Exclusion ! Exclusion immédiate et définitive de la chaîne Météo, indigne de sa mission de propagande ! Comment a-t-elle osé s’opposer aux douces et légitimes injonctions de Laurent Fabius, telles que rapportées par cet autre traître à la cause qu’est Philippe Verdier (fort justement dénoncé par Télérama) ?

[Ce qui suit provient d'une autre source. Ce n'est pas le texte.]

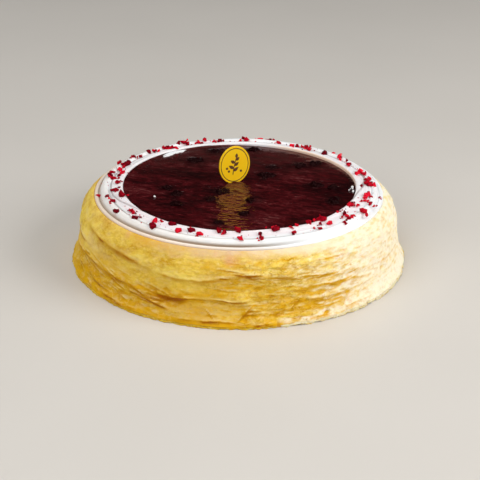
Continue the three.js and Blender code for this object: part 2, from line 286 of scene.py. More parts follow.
stack = {
    "steps": 760, "sideRows": 124, "topCrepe": 44.5, "topRadius": 96.2, "rimTilt": 0.2,
    "shoulderDrawnIn": 0.5, "foldSink": 1.0, "hemHeight": 4.0, "reach": 114.6, "reachDrift": 0.5,
    "reachSide": 315, "footDrawnIn": 1.3,
    # side of the stack, radius and height from the plate to the rim of the top crepe
    "outline": [
        (114.4, 0), (114.7, 1.4), (112.6, 3.9), (110.8, 8.5), (109.5, 14), (108.5, 20), (107.9, 27),
        (107.1, 32.5), (105.6, 37.6), (103.1, 41.8), (100.4, 44.9), (98.0, 46.4), (96.5, 45.6),
    ],
    # how often a wave runs round, how far it swings and where it starts: of the side and of the hem
    "swell": [(3, 0.35, 0.4), (7, 0.25, 2.1), (13, 0.15, 1.3)],
    "fray": [(11, 0.45, 0.9), (23, 0.35, 2.6), (37, 0.3, 0.2)],
    # noise on the side: how much flatter than wide, size, seed and octaves
    "noises": {"slow": (1.6, 30, 1, 2), "middle": (2.0, 11, 2, 3), "fine": (1.8, 3.6, 3, 2),
               "flecks": (2.7, 5.4, 7, 4), "grain": (1.0, 1.5, 5, 1)},
    # how far the noise moves a fold up and down, and how deep it is pressed into the side
    "jitter": (1.1, 0.8, 0.45), "softFold": 1.0, "skin": 0.17,
    # crepe edges folded down: start and end angle, heights of the edge, how proud, how far the
    # swelling reaches up, how quickly it falls away below
    "folds": [
        (196, 245, (39, 36.5, 29.5), 2.0, 8, 2.4), (238, 272, (30.5, 27, 33), 1.3, 6, 1.5),
        (267, 293, (34, 33.5, 29), 1.6, 5, 1.1), (282, 324, (30.5, 31, 22.5), 1.4, 4.5, 0.8),
        (184, 246, (21, 17.5, 15), 1.7, 6, 2.0), (242, 276, (14.5, 20, 16.5), 2.1, 5, 0.5),
        (286, 323, (22, 23.5, 17.5), 1.8, 4.5, 0.7), (229, 250, (13, 12.5, 6), 1.5, 4, 0.5),
        (269.5, 275.5, (3, 8.5, 15), 0.6, 3, 0.7), (284, 346, (14.5, 15.5, 11), 1.1, 5, 0.8),
        (193, 222, (11, 7, 8), 1.3, 4, 0.9), (300, 345, (38.5, 38, 36), 0.8, 4, 1.2),
        (316, 374, (34.5, 29, 27), 1.2, 7, 1.4), (322, 376, (21.5, 19, 20), 1.4, 6, 1.1),
        (203, 238, (3.4, 4.6, 2.6), 1.1, 3, 0.6), (246, 285, (3.0, 6.4, 2.4), 1.4, 3, 0.6),
        (290, 352, (3.6, 5.6, 4.4), 1.0, 3, 0.6),
    ],
    # the back repeats the front's folds, creases and patches, turned this far
    "hiddenFoldTurn": 163,
    # share of a fold's length over which it dies away, how much and over what length it wavers, how
    # it falls away below, depth, distance and width of the hollow under it, and how far it laps down
    "foldEnds": 0.22, "waver": 1.3, "waverLength": 15, "fall": (0.7, 0.9), "hollow": (0.25, 1.3, 1.2),
    "lap": 0.2,
    # short creases: how many, between which angles and heights, half length in degrees, slope in mm
    # for each degree, and strength
    "creaseSeed": 23, "creaseDepth": 0.3, "lipHeight": 0.12,
    "creases": [
        (64, (262, 345), (7, 41), (2, 9), -0.09, 1.0), (26, (272, 312), (8, 34), (1.5, 5), -0.06, 1.0),
        (34, (188, 246), (3, 22), (1.5, 7), -0.3, 1.0), (10, (240, 270), (4, 30), (2, 5), -0.1, 0.5),
    ],
    # creases of their own place: middle angle, height, half length in degrees, slope, depth, width
    "markedCreases": [
        (272.5, 9.6, 2.8, 1.87, 1.2, 0.95), (260.9, 8.0, 1.8, -1.6, 0.9, 0.6),
        (275.5, 30.4, 4.4, -0.63, 0.75, 0.6), (281.6, 28.0, 1.5, -1.55, 1.1, 0.8),
        (281.2, 33.6, 3.0, -0.22, 0.65, 0.55), (289.2, 12.5, 2.4, 1.8, 1.2, 1.0),
        (238.3, 12.4, 8.2, -0.57, 1.0, 0.6), (225.6, 12.6, 4.0, -0.47, 0.8, 0.6),
        (303, 22.2, 14, -0.06, 1.0, 0.7), (301, 28.6, 12, -0.15, 0.9, 0.6), (302, 38.1, 8, -0.03, 0.7, 0.6),
        (331.3, 21.0, 3.4, -1.26, 0.45, 0.8), (342.4, 19.6, 5, 0.23, 0.4, 0.7),
    ],
    # hollows pressed in under a fold, which also take painted shade, and browner and more beige patches, of
    # which the browner one at 247.5 under the overhang is a painted shadow: angle, height, half length in
    # degrees, half height, and depth or strength
    "dents": [(247.5, 14.2, 5.5, 2.0, 1.3), (214, 34.8, 2.4, 1.3, 0.6), (226, 32.5, 10, 2.6, 0.35),
              (283, 1.6, 0.5, 2.0, 1.2)],
    "brownPatches": [
        (193, 15, 5, 3, 0.9), (211, 10.5, 8, 2.6, 1.0), (200, 6, 5, 1.6, 0.6), (231, 16.5, 10, 1.6, 0.8),
        (247.5, 14.2, 6.5, 2.2, 1.2), (302, 10, 19, 2.6, 0.55), (272.4, 8.5, 0.9, 4.5, 0.9),
        (289, 14.5, 4, 3, 0.6), (296, 17.6, 9, 0.9, 0.5), (300, 22.5, 12, 1.2, 0.4), (262, 20, 8, 1.2, 0.5),
        (298, 29.5, 9, 1.2, 0.6), (272, 26, 7, 2.0, 0.5), (236, 11, 8, 1.8, 0.7), (222, 37, 12, 2.5, 0.3),
        (331, 19, 7, 2.0, 0.7), (268, 37, 10, 1.6, 0.3), (308, 35, 9, 0.8, 0.5), (284, 40.5, 16, 1.0, 0.45),
        (258, 3.2, 14, 1.0, 0.9), (259, 38, 13, 5.5, 0.3), (262, 8, 14, 5, 0.2), (215, 5, 25, 4, 0.4),
    ],
    "beigePatches": [(258, 9, 10, 5, 0.45), (208, 27, 12, 5, 0.35)],
    # faint berry juice on the side: angle, height, size and strength
    "juice": [(267, 42, 3.2, 0.5), (226, 45.6, 2.6, 0.4), (262, 44.6, 2.0, 0.35), (309.5, 39.5, 0.6, 0.6)],
    # stretches of the side: where each starts, is full, ebbs and ends
    "zones": {
        "crumpledRight": (252, 282, 340, 360), "crumpledLeft": (180, 196, 232, 262),
        "inFront": (225, 250, 270, 300), "frontRight": (276, 300, 340, 360), "calm": (262, 292, 340, 360),
        "paleHem": (281, 286, 350, 356), "leftShoulder": (205, 230, 243, 268),
    },
    # the side painted paler, as lit by the strongest lamp, and how far round that painted light reaches, as
    # cosines
    "sunnySide": 345, "sunnyReach": (0.52, 1.0),
    # tints: the most that each may reach, and how much each cause of it weighs
    "tints": {
        # the brown: folds and creases are painted shade lines under fold edges and in creases, and lips take
        # less of it as a painted highlight; the rest is the crepe's own browning, with a painted shadow
        # among the patches
        "browning": (1.0, {
            "patches": 1.0, "leftShoulder": 0.45, "clouds": 0.3, "foot": 0.75, "flecks": 0.9, "low": 0.36,
            "lowLeft": 0.06, "lips": -0.6, "folds": 0.6, "creases": 0.95}),
        # the paleness: fold highlights and the lips above creases are painted highlights; clouds, flecks,
        # foot, front right and specks are the crepe's own paler tone
        "paleness": (0.9, {
            "clouds": 0.2, "ridges": 0.5, "lips": 0.6, "flecks": 0.18, "foot": 0.4, "frontRight": 0.4,
            "specks": 0.5}),
        # the pale tint: painted light on the lit side and its flecks, and on fold highlights there, with the
        # crepe's own pallor on the shoulder, flecks and hem
        "bleach": (0.95, {
            "sun": 0.78, "sunFlecks": 0.5, "shoulder": 0.06, "rightShoulder": 0.54, "ridges": 0.25,
            "flecks": 0.4, "frontRight": 0.1, "hem": 0.7}),
        # painted shade in folds, creases and dents, and along the crepe's rim under the cream's lip
        "crease": (0.85, {"folds": 0.85, "creases": 0.75, "dents": 0.95, "rim": 0.6}),
        "blush": (0.8, {"shoulder": 0.12, "rightShoulder": 0.08}),
        "roughness": (1.0, {"all": 0.4, "crumpled": 0.6}),
        "beige": (0.8, {"shoulder": 0.7, "flecks": 0.5, "patches": 1.0}),
    },
}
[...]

La suite est un pitoyable festival dont le jury se doit pourtant de faire le triste inventaire justifiant l’exclusion. Le propos commence par pointer les divergences entre les différents modèles numériques utilisés par le GIEC, rappelant qu’on utilise toujours les pires scénarios, alors qu’en 2015 nous sommes « au niveau le plus bas du scénario bas retenu par le GIEC ». Les scénarios du GIEC ont « leurs faiblesses » car ils ne sont basés que sur les émissions de CO2, et pas assez sur les variabilités naturelles du climat, ce qui n’est « pas crédible ». Pour enfoncer le clou, c’est tout simplement un exemple « frauduleux » qui est donné, celui de la superficie de la glace en Antarctique, qui est identique aujourd’hui à celle de 1971, contrairement à « ce qu’a voulu nous faire croire le National Geographic » cet été. Et pour clôturer en beauté, la chaine météo annonce un possible refroidissement dans les prochaines décennies du fait des cycles solaires, qui sera « peut-être en partie compensé par les activités humaines ».

Espérons que le Commandeur des croyants ne nous appellera pas, pour la COP42 de 2036, à laisser le moteur allumé pour réchauffer un peu la planète afin de sauver les dromadaires d’une inévitable congélation.